In late 2002 the chief of Royal Malaysian Navy (RMN) outlined the need for a "light carrier" in the near future. This vessel, dubbed a Multipurpose Support Ship (MSS), would improve the RMN capabilities in handling multitudes of task given to them in order to protect Malaysian interests in the region. The vessel would carry tactical transport and ASW/ASuW helicopters, and if the budget permitted, a squadron of fixed wing attack aircraft. A few local shipbuilders offered to build such vessel in a joint ventuer with a foreign firm in Malaysia if the MINDEF gave the green light. In April 2008 Janes Defence Weekly reported that Deputy Prime Minister and Defence Minister Dato Seri Najib Tun Razak told a news conference on 21 April that Malaysia may postpone its Multipurpose Support Ship (MSS) requirement due to financial constraints. The MSS program was to cover the purchase of up to three landing platform docks (LPDs) under the Ninth Malaysia Plan (2006-10), but this may instead be deferred until the Tenth Malaysia Plan (2011-15). Dato Seri Najib said that the government would make a decision on the deferral after the completion of a mid-term review of the current plan in July 2008. "The program will depend on the finances available to the government and we may not have the funds available because of the rise in fuel prices and the need to ensure food security," he said.

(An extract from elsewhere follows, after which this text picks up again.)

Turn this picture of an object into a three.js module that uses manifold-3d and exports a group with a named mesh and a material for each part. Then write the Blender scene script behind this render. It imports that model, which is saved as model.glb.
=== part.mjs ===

By early 2009 a review of government spending forced the Royal Malaysian Navy to delay its plans to acquire up to three 18,000 ton Multipurpose Support Ship (MPSS). As of late 2009 there were efforts to replace KD Sri Inderapura. The Defense Ministry was evaluating vessels from South Korea, France and Germany. As the building of a new ship will take between 48 and 60 months, work on the matter had already begun. Malaysia was reported to be interested in buying two 18,000-ton amphibious ships.

Other accounts suggest the Malaysian Navy had a requirement for a 13,000 ton LPD. China's China State Shipbuilding and Trading Corp (CTSC) consortium has offered to build a modified version of the 071 LPD for the Malaysian Navy. The Chinese-built 071 LPD is said to cost only about one-third of a comparable US-built San Antonio-class LPD. However, as of mid-2008 Malaysia had made no decision on the purchase.

The Royal Malaysian Navys biggest amphbious ship, the KD Sri Inderapura caught fire October 8, 2009. KD Sri Inderapura was officially decommissioned from Royal Malaysian Navy on January 21, 2010. By November 2009 the Royal Malaysian Navy was set to replace the gutted amphibious ship "KD Sri Inderapura" with a similar amphibious ship from the South Korean Navy. Malaysian DefenSe Minister Datuk Seri Dr Ahmad Zahid Hamidi stated that the Korean ship was expected to join the RMN fleet in 2010. Since it was a loan agreement, there were no financial implications to the Malaysian government. He said he had discussed the matter with the South Korean prime minister & defence minister during his official visit to Korea for the Seoul International Aerospace and Defence Show 2009 on 20 October 2009.

The vessel would also relieve the burden currently shouldered by the two RMN transport ships ("Mahawangsa" & "Inderasakti"). The South Korean Navy operates one type of LST, the Kojoon Bong-class. 4 or 5 of the LSTs remain in service with the South Korean Navy. They were built from 1991 to 2002 at the Korean Tacoma shipyard, the same facility that built the "Mahawangsa". The Kojoon Bong-class LST is 113 metres in length and powered by 2 diesel engines that give it a maximum speed of 16 knots. The ships can carry up to 700 troops and 4 landing craft. The ships are armed with 2 twin 40mm guns and two 20mm guns.

In March 2010 it was reported that the Government intended to make reservations for three vessels SokonganPelbagai Function (MRSS) to replace the existing ships. In April 2010 it was reported that the Royal Malaysian Navy (RMN) will lease a Republic of Korea Navy Multipurpose Support Ship (MPSS).

As of early 2011 the purchases planned in the Tenth Malaysia Plan (10MP) included six Anti-Submarine Warfare Helicopters, a multi-purpose support ship (MSS) and disaster support ship to boost the country's maritime defence.